Went to dinner in Atlanta last night with friends. The temp gauge in the car measured 97 as I left the drive and stayed there for several miles. Then it starting going up. In Villa Rica, the car gauge read 103. In Douglasville it was 105. In Atlanta once I jumped on 75N, it went to 109. Don't think I've ever seen it that hot anywhere else I've travelled.


----------



## Guest (Jul 1, 2012)

What if it just keeps getting hotter? I was reading about electricity out in the DC area, due to the severe windstorms, which are no doubt connected to the blazing heat. There are over 700 thousand people without electricity. No AC, No shower. No cold beer!! Nor hot coffee. What if 105-110 temperatures becomes commonplace? I'm thinking that somewhere around 120-125, it's going to be life threatening to most people.


----------



## Ramblin Wreck (Jun 10, 2005)

If it goes to 120, I'm cutting the AC off in the house and heading to the root cellar.


----------



## Raven12 (Mar 5, 2011)

91. Anyone been to Toronto?


----------



## sidepasser (May 10, 2002)

Ours says 103, the one the officials use says 102 and feels like 106. I think it is somewhere between Hades and the Inner circle..


----------



## Raven12 (Mar 5, 2011)

This is the first time that I have ever seen a fan sweat.


----------



## Ramblin Wreck (Jun 10, 2005)

Raven12 said:


> 91. Anyone been to Toronto?


?????


----------



## Tommyice (Dec 5, 2010)

Well we had some thunderstorms roll through and it brought it down to 88*. Guess that's better than 95*?

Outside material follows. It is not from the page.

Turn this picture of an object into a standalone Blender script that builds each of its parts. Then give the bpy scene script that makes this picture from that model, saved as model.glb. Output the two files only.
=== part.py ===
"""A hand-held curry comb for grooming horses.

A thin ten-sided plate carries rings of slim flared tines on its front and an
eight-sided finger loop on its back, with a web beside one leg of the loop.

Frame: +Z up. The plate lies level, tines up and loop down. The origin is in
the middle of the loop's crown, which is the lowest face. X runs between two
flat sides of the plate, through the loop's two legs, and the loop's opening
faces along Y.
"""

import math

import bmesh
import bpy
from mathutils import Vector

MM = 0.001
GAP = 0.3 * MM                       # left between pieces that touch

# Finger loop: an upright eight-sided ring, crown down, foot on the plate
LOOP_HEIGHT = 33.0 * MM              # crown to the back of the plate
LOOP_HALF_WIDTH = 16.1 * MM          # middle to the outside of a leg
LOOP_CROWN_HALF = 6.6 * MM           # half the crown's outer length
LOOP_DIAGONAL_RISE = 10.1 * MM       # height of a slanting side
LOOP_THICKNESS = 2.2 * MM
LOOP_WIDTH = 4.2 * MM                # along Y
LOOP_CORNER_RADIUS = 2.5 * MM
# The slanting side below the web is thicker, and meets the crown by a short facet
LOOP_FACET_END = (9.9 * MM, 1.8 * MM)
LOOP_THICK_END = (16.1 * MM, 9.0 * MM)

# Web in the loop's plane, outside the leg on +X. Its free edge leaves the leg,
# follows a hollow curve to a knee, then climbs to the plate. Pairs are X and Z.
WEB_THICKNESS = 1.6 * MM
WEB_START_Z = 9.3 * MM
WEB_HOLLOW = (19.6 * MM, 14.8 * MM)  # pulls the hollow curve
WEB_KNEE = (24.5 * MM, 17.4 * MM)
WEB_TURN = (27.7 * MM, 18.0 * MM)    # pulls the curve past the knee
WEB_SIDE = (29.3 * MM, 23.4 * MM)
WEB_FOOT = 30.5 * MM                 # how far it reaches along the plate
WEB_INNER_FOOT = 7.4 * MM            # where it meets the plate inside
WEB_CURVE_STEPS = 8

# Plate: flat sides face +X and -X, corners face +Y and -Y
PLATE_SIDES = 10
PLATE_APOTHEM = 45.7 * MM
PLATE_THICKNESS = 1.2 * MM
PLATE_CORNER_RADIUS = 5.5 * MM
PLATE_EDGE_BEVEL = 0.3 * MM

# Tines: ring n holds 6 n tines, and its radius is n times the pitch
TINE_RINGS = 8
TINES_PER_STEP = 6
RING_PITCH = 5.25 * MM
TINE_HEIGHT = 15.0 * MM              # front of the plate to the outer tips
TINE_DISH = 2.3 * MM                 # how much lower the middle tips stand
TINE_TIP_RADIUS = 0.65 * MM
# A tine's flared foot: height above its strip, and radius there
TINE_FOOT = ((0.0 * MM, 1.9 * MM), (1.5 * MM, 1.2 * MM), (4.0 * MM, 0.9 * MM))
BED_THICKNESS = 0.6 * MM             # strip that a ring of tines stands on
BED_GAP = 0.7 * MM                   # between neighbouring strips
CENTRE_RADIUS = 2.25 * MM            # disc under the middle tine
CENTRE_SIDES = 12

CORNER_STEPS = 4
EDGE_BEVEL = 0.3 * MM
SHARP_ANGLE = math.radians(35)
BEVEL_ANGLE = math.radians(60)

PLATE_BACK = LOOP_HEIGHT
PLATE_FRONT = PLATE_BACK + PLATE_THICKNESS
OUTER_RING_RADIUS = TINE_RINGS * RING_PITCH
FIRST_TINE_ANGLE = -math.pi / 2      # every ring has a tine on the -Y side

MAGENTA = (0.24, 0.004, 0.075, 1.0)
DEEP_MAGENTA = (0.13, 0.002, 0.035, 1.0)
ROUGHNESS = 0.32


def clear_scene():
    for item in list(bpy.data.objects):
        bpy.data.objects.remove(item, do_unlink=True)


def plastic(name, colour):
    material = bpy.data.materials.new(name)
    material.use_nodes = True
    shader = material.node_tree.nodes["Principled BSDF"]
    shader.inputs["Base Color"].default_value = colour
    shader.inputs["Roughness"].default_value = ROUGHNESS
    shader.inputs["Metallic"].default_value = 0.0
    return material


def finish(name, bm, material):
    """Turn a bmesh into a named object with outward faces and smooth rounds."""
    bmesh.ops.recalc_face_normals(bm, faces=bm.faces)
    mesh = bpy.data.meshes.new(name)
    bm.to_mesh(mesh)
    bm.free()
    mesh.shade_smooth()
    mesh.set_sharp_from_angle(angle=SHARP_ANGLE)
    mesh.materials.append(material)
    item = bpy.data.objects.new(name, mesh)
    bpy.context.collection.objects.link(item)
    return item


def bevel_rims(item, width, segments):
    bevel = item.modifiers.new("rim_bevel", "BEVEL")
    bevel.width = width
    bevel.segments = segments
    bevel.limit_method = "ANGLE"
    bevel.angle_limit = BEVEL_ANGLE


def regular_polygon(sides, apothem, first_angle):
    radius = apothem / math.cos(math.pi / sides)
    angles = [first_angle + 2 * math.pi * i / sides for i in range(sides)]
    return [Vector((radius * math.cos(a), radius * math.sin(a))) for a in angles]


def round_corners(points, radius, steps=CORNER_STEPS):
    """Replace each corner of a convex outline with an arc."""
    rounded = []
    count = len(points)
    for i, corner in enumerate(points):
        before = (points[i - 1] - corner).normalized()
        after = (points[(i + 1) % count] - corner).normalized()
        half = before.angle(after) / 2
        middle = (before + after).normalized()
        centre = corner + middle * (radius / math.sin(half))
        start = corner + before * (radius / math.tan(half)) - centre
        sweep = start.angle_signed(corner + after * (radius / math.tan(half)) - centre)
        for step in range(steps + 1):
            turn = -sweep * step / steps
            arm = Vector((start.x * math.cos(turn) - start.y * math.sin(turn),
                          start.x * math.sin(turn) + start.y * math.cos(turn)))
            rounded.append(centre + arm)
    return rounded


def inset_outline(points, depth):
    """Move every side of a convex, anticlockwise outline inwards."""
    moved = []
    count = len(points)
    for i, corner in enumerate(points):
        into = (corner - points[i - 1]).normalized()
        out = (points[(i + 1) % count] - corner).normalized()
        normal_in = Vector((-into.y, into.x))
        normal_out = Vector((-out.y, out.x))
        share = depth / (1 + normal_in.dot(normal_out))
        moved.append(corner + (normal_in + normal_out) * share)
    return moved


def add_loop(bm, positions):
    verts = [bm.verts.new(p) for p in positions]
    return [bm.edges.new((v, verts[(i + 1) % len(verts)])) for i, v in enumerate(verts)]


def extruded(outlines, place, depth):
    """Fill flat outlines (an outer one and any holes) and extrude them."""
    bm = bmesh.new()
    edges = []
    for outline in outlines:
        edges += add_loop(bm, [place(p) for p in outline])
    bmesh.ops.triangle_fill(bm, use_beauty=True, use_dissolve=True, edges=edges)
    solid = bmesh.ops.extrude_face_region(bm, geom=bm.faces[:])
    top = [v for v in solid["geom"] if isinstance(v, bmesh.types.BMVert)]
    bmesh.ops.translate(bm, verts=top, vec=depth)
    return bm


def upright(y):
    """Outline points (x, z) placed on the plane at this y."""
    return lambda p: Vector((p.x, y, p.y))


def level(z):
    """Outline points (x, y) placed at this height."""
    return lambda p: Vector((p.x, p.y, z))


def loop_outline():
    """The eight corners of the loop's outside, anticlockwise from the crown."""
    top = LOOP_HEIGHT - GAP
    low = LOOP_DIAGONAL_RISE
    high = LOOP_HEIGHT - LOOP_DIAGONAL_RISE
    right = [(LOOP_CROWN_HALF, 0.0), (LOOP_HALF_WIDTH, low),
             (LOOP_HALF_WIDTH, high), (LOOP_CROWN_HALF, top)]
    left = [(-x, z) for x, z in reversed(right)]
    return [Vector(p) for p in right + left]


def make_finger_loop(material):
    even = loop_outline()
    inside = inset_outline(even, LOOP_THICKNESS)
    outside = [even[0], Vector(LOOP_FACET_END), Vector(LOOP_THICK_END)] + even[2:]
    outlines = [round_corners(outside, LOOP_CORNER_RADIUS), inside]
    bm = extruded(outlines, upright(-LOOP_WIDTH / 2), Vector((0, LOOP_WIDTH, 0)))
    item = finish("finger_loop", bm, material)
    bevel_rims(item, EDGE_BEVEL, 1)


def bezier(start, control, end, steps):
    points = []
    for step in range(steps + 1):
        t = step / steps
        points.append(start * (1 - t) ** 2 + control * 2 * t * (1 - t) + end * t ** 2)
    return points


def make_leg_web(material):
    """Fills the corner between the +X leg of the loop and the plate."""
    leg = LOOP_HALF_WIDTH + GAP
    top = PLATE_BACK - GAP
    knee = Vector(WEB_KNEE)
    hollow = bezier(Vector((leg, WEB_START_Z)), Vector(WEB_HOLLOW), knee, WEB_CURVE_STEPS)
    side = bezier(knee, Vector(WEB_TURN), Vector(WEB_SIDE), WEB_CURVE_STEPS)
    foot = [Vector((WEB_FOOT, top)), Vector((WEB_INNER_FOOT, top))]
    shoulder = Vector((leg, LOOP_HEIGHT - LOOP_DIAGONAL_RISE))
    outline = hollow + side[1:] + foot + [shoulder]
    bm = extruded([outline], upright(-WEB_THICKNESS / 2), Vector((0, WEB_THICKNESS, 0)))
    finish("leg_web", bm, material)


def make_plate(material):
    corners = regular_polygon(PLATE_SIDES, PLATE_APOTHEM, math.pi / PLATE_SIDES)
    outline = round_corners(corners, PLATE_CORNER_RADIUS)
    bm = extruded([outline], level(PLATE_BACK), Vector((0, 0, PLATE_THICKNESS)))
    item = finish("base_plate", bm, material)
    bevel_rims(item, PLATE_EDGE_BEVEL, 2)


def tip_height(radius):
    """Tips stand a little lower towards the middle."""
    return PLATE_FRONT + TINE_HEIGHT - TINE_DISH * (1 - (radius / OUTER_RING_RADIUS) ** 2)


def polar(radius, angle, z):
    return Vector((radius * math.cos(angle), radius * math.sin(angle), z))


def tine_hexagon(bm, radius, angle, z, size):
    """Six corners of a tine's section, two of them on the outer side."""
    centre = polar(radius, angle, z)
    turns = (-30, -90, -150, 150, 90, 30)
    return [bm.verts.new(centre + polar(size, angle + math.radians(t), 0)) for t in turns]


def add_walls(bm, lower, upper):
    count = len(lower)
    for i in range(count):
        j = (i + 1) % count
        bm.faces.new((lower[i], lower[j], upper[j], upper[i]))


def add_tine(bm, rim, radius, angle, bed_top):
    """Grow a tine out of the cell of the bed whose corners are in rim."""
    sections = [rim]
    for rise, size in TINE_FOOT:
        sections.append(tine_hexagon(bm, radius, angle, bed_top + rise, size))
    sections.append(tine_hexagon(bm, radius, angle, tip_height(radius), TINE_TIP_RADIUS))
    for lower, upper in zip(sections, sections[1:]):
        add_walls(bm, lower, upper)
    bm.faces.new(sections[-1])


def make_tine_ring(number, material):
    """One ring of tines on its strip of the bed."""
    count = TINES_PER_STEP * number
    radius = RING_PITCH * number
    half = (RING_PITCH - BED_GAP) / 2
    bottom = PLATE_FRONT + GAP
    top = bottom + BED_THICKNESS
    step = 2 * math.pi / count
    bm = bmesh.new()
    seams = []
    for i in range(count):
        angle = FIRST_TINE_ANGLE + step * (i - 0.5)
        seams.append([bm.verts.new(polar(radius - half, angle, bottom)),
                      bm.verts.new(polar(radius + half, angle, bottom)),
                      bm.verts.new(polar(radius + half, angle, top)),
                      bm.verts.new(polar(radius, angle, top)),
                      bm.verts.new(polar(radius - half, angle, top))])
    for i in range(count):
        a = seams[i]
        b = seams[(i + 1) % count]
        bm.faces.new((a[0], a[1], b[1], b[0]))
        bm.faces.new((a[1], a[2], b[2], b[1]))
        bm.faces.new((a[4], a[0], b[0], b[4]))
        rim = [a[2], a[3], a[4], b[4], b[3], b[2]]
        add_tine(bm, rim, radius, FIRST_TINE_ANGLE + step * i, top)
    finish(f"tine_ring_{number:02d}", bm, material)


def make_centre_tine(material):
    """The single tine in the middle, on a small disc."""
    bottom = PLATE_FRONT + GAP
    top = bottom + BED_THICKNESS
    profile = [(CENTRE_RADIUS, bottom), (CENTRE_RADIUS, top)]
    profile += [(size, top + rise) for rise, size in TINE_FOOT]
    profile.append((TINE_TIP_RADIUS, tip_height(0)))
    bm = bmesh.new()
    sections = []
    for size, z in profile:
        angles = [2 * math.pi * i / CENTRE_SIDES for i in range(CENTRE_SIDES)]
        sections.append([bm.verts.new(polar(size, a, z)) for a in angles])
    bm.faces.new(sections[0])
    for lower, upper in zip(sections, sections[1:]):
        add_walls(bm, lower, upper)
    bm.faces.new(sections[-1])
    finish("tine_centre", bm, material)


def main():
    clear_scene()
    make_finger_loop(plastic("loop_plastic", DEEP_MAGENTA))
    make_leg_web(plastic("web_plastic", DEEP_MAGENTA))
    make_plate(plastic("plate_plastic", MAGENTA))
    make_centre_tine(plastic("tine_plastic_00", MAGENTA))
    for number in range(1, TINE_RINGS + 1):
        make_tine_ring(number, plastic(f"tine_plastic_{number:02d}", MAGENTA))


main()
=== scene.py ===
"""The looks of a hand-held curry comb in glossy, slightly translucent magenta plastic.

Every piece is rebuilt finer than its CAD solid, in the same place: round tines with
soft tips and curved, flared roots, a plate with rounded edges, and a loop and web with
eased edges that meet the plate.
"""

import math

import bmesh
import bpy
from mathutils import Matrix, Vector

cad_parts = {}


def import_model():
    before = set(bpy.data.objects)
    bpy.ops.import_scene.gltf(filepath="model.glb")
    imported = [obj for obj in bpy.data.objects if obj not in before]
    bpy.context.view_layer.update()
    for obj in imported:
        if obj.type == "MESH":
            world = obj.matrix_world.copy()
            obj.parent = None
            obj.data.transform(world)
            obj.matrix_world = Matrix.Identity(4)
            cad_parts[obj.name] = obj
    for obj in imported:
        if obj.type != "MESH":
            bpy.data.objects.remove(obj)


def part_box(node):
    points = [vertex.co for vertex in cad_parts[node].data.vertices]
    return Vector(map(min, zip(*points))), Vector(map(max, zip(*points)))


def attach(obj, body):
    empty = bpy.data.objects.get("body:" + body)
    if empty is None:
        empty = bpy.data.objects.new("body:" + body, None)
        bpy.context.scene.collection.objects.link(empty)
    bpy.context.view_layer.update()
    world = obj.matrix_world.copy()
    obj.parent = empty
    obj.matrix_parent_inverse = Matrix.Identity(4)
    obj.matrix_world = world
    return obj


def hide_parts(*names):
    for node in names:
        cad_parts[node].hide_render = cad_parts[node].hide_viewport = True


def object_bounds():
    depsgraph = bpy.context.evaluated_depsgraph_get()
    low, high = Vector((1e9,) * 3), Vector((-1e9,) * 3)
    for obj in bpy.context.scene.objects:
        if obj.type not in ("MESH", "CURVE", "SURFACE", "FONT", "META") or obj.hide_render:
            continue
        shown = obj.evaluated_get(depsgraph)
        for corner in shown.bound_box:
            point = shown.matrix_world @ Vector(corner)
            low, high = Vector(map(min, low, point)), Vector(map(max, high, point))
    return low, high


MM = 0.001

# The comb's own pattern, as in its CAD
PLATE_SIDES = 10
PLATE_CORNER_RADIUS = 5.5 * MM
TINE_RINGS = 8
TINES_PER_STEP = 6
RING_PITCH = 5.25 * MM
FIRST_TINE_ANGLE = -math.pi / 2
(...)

I'm hearing cicadas already. Usually don't hear those things until late July


----------



## Raven12 (Mar 5, 2011)

That is my new thing, Ramblin. I can't deal with these temps. I seriously could not survive one more summer. I moved up North because of the hot Southern weather! Therefore, I am migrating to Canada. I have only been to Niagara Falls so I am a little limited in my knowledge of the country. Any suggestions would be greatly appreciated.


----------



## littlejoe (Jan 17, 2007)

Raven12 said:


> That is my new thing, Ramblin. I can't deal with these temps. I seriously could not survive one more summer. I moved up North because of the hot Southern weather! Therefore, I am migrating to Canada. I have only been to Niagara Falls so I am a little limited in my knowledge of the country. Any suggestions would be greatly appreciated.

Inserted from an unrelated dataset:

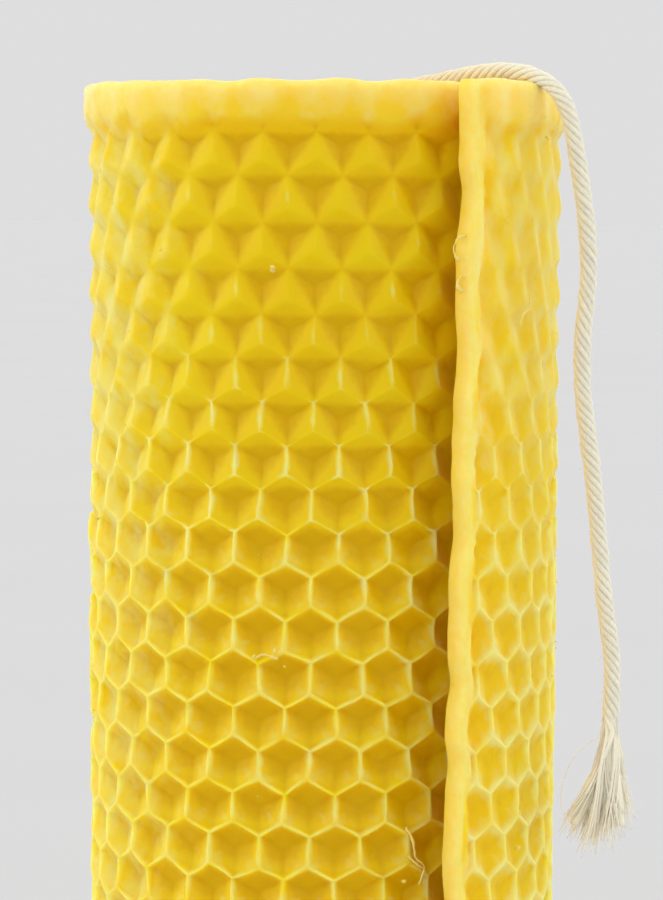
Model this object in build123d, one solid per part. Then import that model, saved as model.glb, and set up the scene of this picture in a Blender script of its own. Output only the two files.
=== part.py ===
from build123d import *
from math import ceil, floor, pi, radians, sqrt, tan
import os

# Rolled honeycomb beeswax candle. Two sheets of embossed comb foundation are rolled round a
# twisted cotton wick: the inner sheet first, then a shorter outer one that carries on the
# same spiral from the inner sheet's end. The outer sheet's free end is a little flatter than
# the roll, so it stands off the turn below. Each sheet is modelled as a plain band as thick
# as its embossing. The wick leaves the roll at the top, lies across it, bends over the rim
# and hangs down the side to a frayed end.
# Millimetres, +Z up. The origin is the wick's centre on the base plane and the front is -Y.
# Seen from above the roll winds inwards counter-clockwise. Angles along it are in degrees
# inwards from the +X axis, so the free end, or lap, has negative ones.

# Roll
candle_height = 143.0
sheet_thickness = 3.0       # peak to peak of the embossing on both faces
top_edge_radius = 1.2       # rounding along both sides of a sheet's top edge
layer_pitch = 3.6           # radial distance from one turn to the next
roll_radius = 25.7          # from the wick to the middle of the sheet where the lap begins
lap_radius = 33.3           # of the middle of the sheet along the lap
lap_angle = 47.5            # from the +X axis to the free edge, about the lap's own centre
inner_end_angle = 2310.0    # where the innermost turn meets the wick
inner_sheet_length = 413.0  # one full foundation sheet
inner_sheet_drop = 4.6      # how far the inner sheet's top lies below the rim

# Wick
wick_diameter = 2.0
fray_length = 14.0
fray_end_diameter = 5.2

# Route of the free wick: x, y, and z measured from the rim.
wick_route = [
    (0.0, 0.0, -4.6),
    (0.0, 0.0, -2.75),
    (1.1, -0.75, -1.45),
    (4.0, -2.7, -1.15),
    (9.6, -6.6, -0.2),
    (16.2, -11.2, 1.5),
    (21.1, -14.5, 1.95),
    (25.6, -17.3, -0.35),
    (27.1, -17.9, -6.5),
    (29.0, -17.4, -18.5),
    (27.8, -17.0, -29.5),
    (29.3, -16.6, -39.5),
    (30.2, -16.3, -47.0),
    (30.9, -16.1, -54.5),
    (32.3, -15.9, -62.5),
    (31.8, -15.7, -68.8),
]
arc_share = 0.45            # part of the shorter run that a corner's arc takes up


def middle_radius(angle):
    """Distance from the wick to the middle of the sheet at an angle along the spiral."""
    return roll_radius - layer_pitch * angle / 360


def angle_at_radius(radius):
    return (roll_radius - radius) / layer_pitch * 360


def lap_arc(offset):
    centre_x = roll_radius - lap_radius
    return CenterArc((centre_x, 0), lap_radius + offset, -lap_angle, lap_angle)


def spiral_arcs(start, end, offset):
    """Semicircles on alternate centres, which make a spiral that is smooth at each half turn."""
    arcs = []
    for index in range(floor(start / 180), ceil(end / 180)):
        first = max(start, 180 * index)
        last = min(end, 180 * (index + 1))
        centre_x = layer_pitch / 4 * (-1) ** index
        radius = middle_radius(180 * index) - layer_pitch / 4 + offset
        arcs.append(CenterArc((centre_x, 0), radius, first, last - first))
    return arcs


def rolled_sheet(outside, inside, height):
    """Band between two rows of arcs, stood on the base plane, with a rounded top edge."""
    outer_end = Line(outside[0] @ 0, inside[0] @ 0)
    inner_end = Line(outside[-1] @ 1, inside[-1] @ 1)
    band = extrude(make_face(outside + inside + [outer_end, inner_end]), height)
    top_arcs = band.faces().sort_by(Axis.Z)[-1].edges().filter_by(GeomType.CIRCLE)
    return fillet(top_arcs, top_edge_radius)


def outer_sheet(joint_angle):
    half = sheet_thickness / 2
    outside = [lap_arc(half)] + spiral_arcs(0, joint_angle, half)
    inside = [lap_arc(-half)] + spiral_arcs(0, joint_angle, -half)
    return rolled_sheet(outside, inside, candle_height)


def inner_sheet(joint_angle, height):
    half = sheet_thickness / 2
    outside = spiral_arcs(joint_angle, inner_end_angle, half)
    inside = spiral_arcs(joint_angle, inner_end_angle, -half)
    return rolled_sheet(outside, inside, height)


def corner_radii(points):
    """Largest arc at each corner that leaves both of its runs some straight length."""
    runs = [after - before for before, after in zip(points, points[1:])]
    radii = []
    for run_in, run_out in zip(runs, runs[1:]):
        shorter = min(run_in.length, run_out.length)
        half_turn = radians(run_in.get_angle(run_out)) / 2
        radii.append(arc_share * shorter / tan(half_turn))
    return radii


def hanging_wick(points):
    """Tube along the route's straight runs and arcs, with its path."""
    path = FilletPolyline(*points, radius=corner_radii(points))
    section = Plane(origin=path @ 0, z_dir=path % 0) * Circle(wick_diameter / 2)
    return sweep(section, path=path), path


def frayed_end(path):
    """Cone of loose strands in line with the end of the tube."""
    end_plane = Plane(origin=path @ 1, z_dir=path % 1)
    tuft = Cone(
        wick_diameter / 2,
        fray_end_diameter / 2,
        fray_length,
        align=(Align.CENTER, Align.CENTER, Align.MIN),
    )
    return end_plane * tuft


inner_end_radius = middle_radius(inner_end_angle)
joint_radius = sqrt(inner_sheet_length * layer_pitch / pi + inner_end_radius ** 2)
joint_angle = angle_at_radius(joint_radius)
inner_top = candle_height - inner_sheet_drop
route = [Vector(x, y, candle_height + z) for x, y, z in wick_route]
wick_tail, tail_path = hanging_wick(route)

nodes = {
    "sheet_outer": outer_sheet(joint_angle),
    "sheet_inner": inner_sheet(joint_angle, inner_top),
    "wick_core": extrude(Circle(wick_diameter / 2), inner_top),
    "wick_tail": wick_tail,
    "wick_fray": frayed_end(tail_path),
}
os.makedirs("parts", exist_ok=True)
for name, shape in nodes.items():
    shape.label = name
    export_step(shape, f"parts/{name}.step")

lap_length = pi * lap_radius * lap_angle / 180
outer_sheet_length = lap_length + pi * (roll_radius ** 2 - joint_radius ** 2) / layer_pitch
tube_volume = pi * wick_diameter ** 2 / 4 * tail_path.length
print("corner radii:", [round(radius, 1) for radius in corner_radii(route)])
print(f"free wick: tube {tail_path.length:.1f} mm, frayed end {fray_length:.1f} mm more")
print(f"tube volume {wick_tail.volume:.1f} mm3, section times length {tube_volume:.1f} mm3")
print(f"outer sheet {outer_sheet_length:.0f} mm long, joint at radius {joint_radius:.2f} mm")
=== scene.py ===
import math
from collections import namedtuple
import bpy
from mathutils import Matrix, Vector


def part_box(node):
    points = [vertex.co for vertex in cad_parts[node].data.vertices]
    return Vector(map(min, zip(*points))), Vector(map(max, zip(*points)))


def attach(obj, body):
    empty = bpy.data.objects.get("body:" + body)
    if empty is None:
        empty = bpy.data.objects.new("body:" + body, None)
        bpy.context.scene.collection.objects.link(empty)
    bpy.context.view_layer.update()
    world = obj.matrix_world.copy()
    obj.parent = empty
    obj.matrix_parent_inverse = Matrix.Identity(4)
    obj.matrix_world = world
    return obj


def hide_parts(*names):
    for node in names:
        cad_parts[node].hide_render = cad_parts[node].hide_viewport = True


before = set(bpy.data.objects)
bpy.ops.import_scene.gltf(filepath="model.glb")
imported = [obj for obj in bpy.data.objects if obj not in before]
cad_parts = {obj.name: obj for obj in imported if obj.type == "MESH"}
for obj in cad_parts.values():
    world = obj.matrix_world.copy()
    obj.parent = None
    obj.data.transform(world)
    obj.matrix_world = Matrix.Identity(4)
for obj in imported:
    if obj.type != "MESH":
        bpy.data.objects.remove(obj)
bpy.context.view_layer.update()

from types import SimpleNamespace
import bmesh
import bpy
import numpy as np
from mathutils import Matrix, Vector
from mathutils.geometry import delaunay_2d_cdt

# A rolled honeycomb beeswax candle with a twisted cotton wick.
# Lengths are in millimetres and MM turns them into Blender's metres. The z axis points up from
# the base, and "depth" is measured down from the rim. A sheet is drawn flat first: "along" runs
# along its middle, from the +X axis where the lap ends, and is positive inwards. "Offset" stands
# out from that middle. A pair of numbers with "zone" in its name is where a smooth change from
# one look to another begins and ends.
MM = 0.001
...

I rode a colt I named Niagra Falls..., couldn't seem to keep his feet under him! A lot of pen raised horses can be that way. Just have a hard time getting adjusted to being outside, moving, and packing extra weight.The third time, he had his name!


----------



## littlejoe (Jan 17, 2007)

You deal with these temperatures because you have too! We've hit 112, which isn't nice, but of course it's a dry heat. You better wear some gloves when you grab a piece of iron, though!


----------



## foxfiredidit (Apr 15, 2003)

I didn't look at the thermometer today, but it was hot for sure. I worked out there most of the day, except when I came in for some water. I think if you go about it dreading how hot you think its gonna be, and defending against that, without doing what you can, and not staying as used to it as you can (safely) be, then you're missing something that you need. The weather ain't gonna quit being adverse, and I know sometimes I don't appear to be very dignified working in the heat, because it is rough. But I know I need it...I can't be caught not being able to do something that needs doing because its hot weather. I'd rather be sweating like blue blazes and taking the breaks I need than hiding from it. I ain't skeered.


----------



## naturelover (Jun 6, 2006)

Raven12 said:


> 91. Anyone been to Toronto?





Raven12 said:


> That is my new thing, Ramblin. I can't deal with these temps. I seriously could not survive one more summer. I moved up North because of the hot Southern weather! Therefore, I am migrating to Canada. I have only been to Niagara Falls so I am a little limited in my knowledge of the country. Any suggestions would be greatly appreciated.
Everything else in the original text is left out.